The rapid improvement of the National University of Singapore was not due to Singaporean academics suddenly becoming more productive and brilliant than their Malaysian counterparts. Rather back in the 1970s, Prime Minister Lee Kuan Yew opened up the campus to foreign academics. He encountered considerable local opposition but in the end Singapore and the local academics benefited. They were inspired to perform at a higher level, spurred by the presence of their foreign colleagues.

Malaysia took the opposite tack; it discouraged (still does) foreigners. Foreign professors were denigrated for lacking “local” expertise or being insensitive to local nuances. We also feared that those foreigners would instill “alien” values in our young.

Thailand is emulating Singapore in a different way and at a different level. It is encouraging international, primarily American and British, schools to be established, complete with their own teachers. Their students, brought up under a different system, would initiate change in Thai society at a much faster pace. The only effective way to change Malaysian society is through the Thai approach. Exposing the young to Western liberal education early in school is one way for them to appreciate the enduring values of the West beyond its popular culture. One reason Malaysia had a harmonious relationship with its colonial rulers was that many Malaysians were educated in the English school system.

The defects of the West are plenty. We should be aware of them not with a view of criticizing them or having a holier-than-thou posture, rather to avoid them. Take the issue of gender equity, which is valued in the West. There is however a less desirable flipside. Now there are more families headed by single women, together with the increasing number of children born out of wedlock. The other is the devaluing of child rearing, with mothers rushing to return to work and leaving the child-rearing to someone else.

Similarly, the generous social safety net of the West risks sapping the initiative of the citizens; its generous old age pensions is responsible for the breakdown of the traditional filial duty of adult children to take care of their aged parents.

The emphasis on science and technology contributes to the remarkable advances in the West. Those too carry their own burden. Not all human behaviors or natural phenomena can be rationally analyzed or explained. Science and reason are no substitute for faith. It is not surprising that yoga, Sufism, and other mystical manifestations find ready soil in the West.

The much-valued rugged individualism of the West versus the communitarian of the East too has a price. Humans are social beings, we long for company; no man is an island unto himself. Whether it is due to the rugged individualism, the gender equity, generous social safety net, or totally unrelated, the extended family is declining in the West to be replaced by the nuclear family. With that goes much of the comforting social and familial support system. The consequence is increased social dislocations, as reflected by the high suicide rates and depression.

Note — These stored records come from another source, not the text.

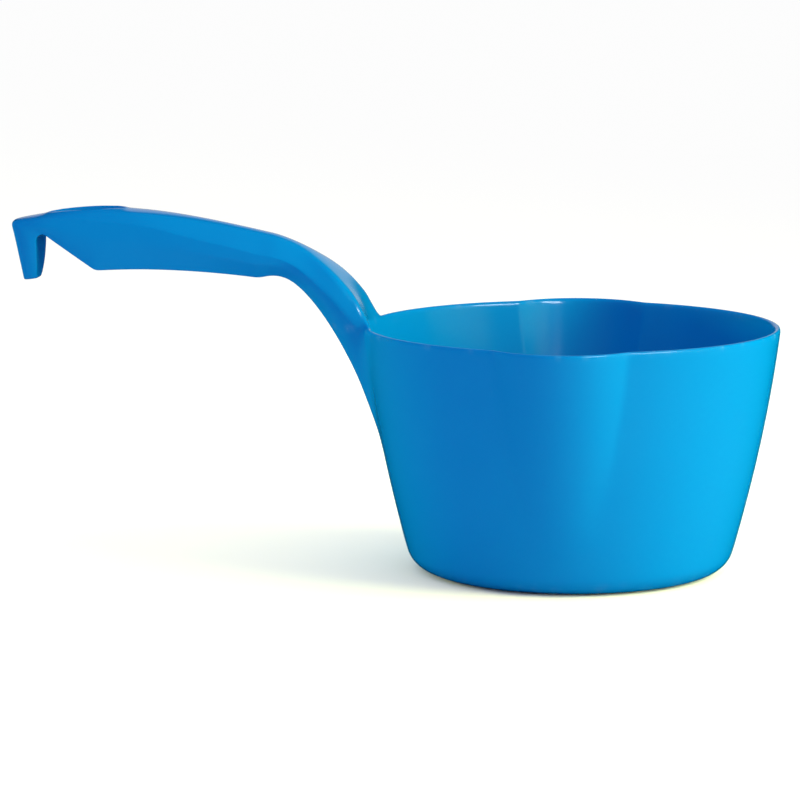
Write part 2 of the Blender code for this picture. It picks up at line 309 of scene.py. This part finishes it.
def profile():
    """(radius, z) of the cage's rings: up the outside to the rim, and down the inside."""
    slope = math.atan((RIM_RADIUS - BASE_RADIUS + 4 * WALL_BULGE) / HEIGHT)
    flat = BASE_RADIUS + BASE_FILLET * (math.tan(slope) - 1 / math.cos(slope))

    def fillet(radius, steps):
        turns = [-math.pi / 2 + (math.pi / 2 - slope) * i / steps for i in range(steps + 1)]
        return [(flat + radius * math.cos(a), BASE_FILLET + radius * math.sin(a)) for a in turns]

    outer_rows = LOW_ROWS + (ROOT_FOOT_Z,) + SIDE_ROWS + (HEIGHT - RIM_SUPPORT, HEIGHT)
    outside = [(flat * BASE_RING, 0.0)] + fillet(BASE_FILLET, OUTER_FILLET_STEPS)
    outside += [(wall_radius(z), z) for z in outer_rows]
    inside = [(wall_radius(z) - WALL, z) for z in (HEIGHT, HEIGHT - RIM_SUPPORT) + INNER_ROWS]
    inside += fillet(BASE_FILLET - WALL, INNER_FILLET_STEPS)[::-1] + [(flat * FLOOR_RING, WALL)]
    return outside, inside


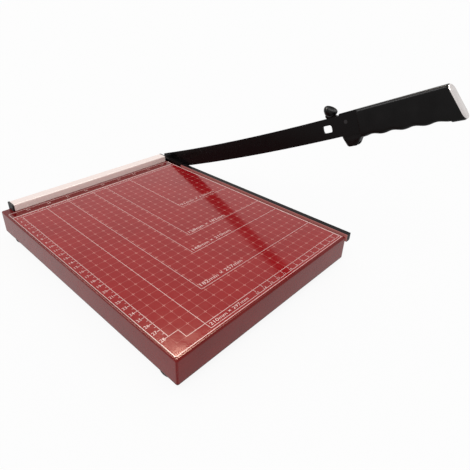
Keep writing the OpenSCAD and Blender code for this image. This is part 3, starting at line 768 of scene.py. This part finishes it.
def half_grip(name, u0, thick, side, edge):
    """Sections (x, v) carried from u0 to the leaning end; side is +1 to the right.

    A section is a flat inner wall, then a round corner of radius edge, a face that swells
    by a sine, and another round corner. Both ends are drawn in by quarter circles.
    """
    phi = np.linspace(0, np.pi / 2, EDGE_ROWS)
    body = np.linspace(0, 1, BODY_ROWS)
    s = np.concatenate([np.zeros(EDGE_ROWS - 1), body, np.ones(EDGE_ROWS - 1)])
    inset = np.concatenate([SOFT * (1 - np.sin(phi[:-1])), np.zeros(BODY_ROWS),
                            SOFT * (1 - np.cos(phi[1:]))])
    push = np.concatenate([SOFT * (1 - np.cos(phi[:-1])), np.full(BODY_ROWS, SOFT),
                           SOFT * (1 + np.sin(phi[1:]))])
    a = np.linspace(0, np.pi / 2, 9)
    t = np.linspace(0, 1, 11)[1:-1]
    lip, swell = 0.25, 0.35
    rows = []
    for part, e, ahead in zip(s, inset, push):
        nominal = u0 + part * (GRIP_U + GRIP_L + LEAN * LEAN_REACH - u0)
        top, low = grip_top(nominal), float(grip_belly(np.array(nominal)))
        out, high, deep = thick - e, top - e - edge, low + e + edge
        loop = np.concatenate([
            [(0.0, low + e + lip), (0.0, top - e - lip), (lip, top - e)],
            np.column_stack([out - edge + edge * np.sin(a), high + edge * np.cos(a)]),
            np.column_stack([np.full(len(t), out), high + t * (deep - high)]),
            np.column_stack([out - edge + edge * np.cos(a), deep - edge * np.sin(a)]),
            [(lip, low + e)]])
        fullness = np.sin(np.pi * np.clip((loop[:, 1] - low) / (top - low), 0, 1))
        x = SPLIT + side * loop[:, 0] * (1 - swell / thick * (1 - fullness))
        end_u = GRIP_U + GRIP_L + LEAN * (grip_top(GRIP_U + GRIP_L) - loop[:, 1])
        u = u0 + ahead + part * (end_u - u0 - 2 * SOFT)
        rows.append(on_arm(x, u, loop[:, 1]))
    return skin(name, np.array(rows), smooth_below=40)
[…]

The West can be rightly proud of its technological marvels and the consequent elevation of the living standards of its citizens. A baby in the West today is more likely to realize his or her full potential than one born in Asia or Africa. With the latter, survival itself is a challenge, let alone fulfillment.

The most striking difference between East and West can be surmised by their responses to unanticipated disasters. Relief workers in the 2004 Tsunami disaster in Southeast Asia were impressed at how remarkably calm the survivors were, the lack of anarchy, and the speed of their psychological recovery. Contrast that to the reactions of the Katrina hurricane in America, despite the much greater resources that were available.

In unanticipated crises, what would hold society together are not material resources or might, rather the existing communal bonds and the perception citizens have of one another as being members of the same community. The challenge for the East is to adopt those ways and values of the West that would lead to the material improvement of the citizens, and at the same time enhance or at least maintain those traditional Eastern values that would help them deal with those tragedies and crises in life that reason alone cannot explain.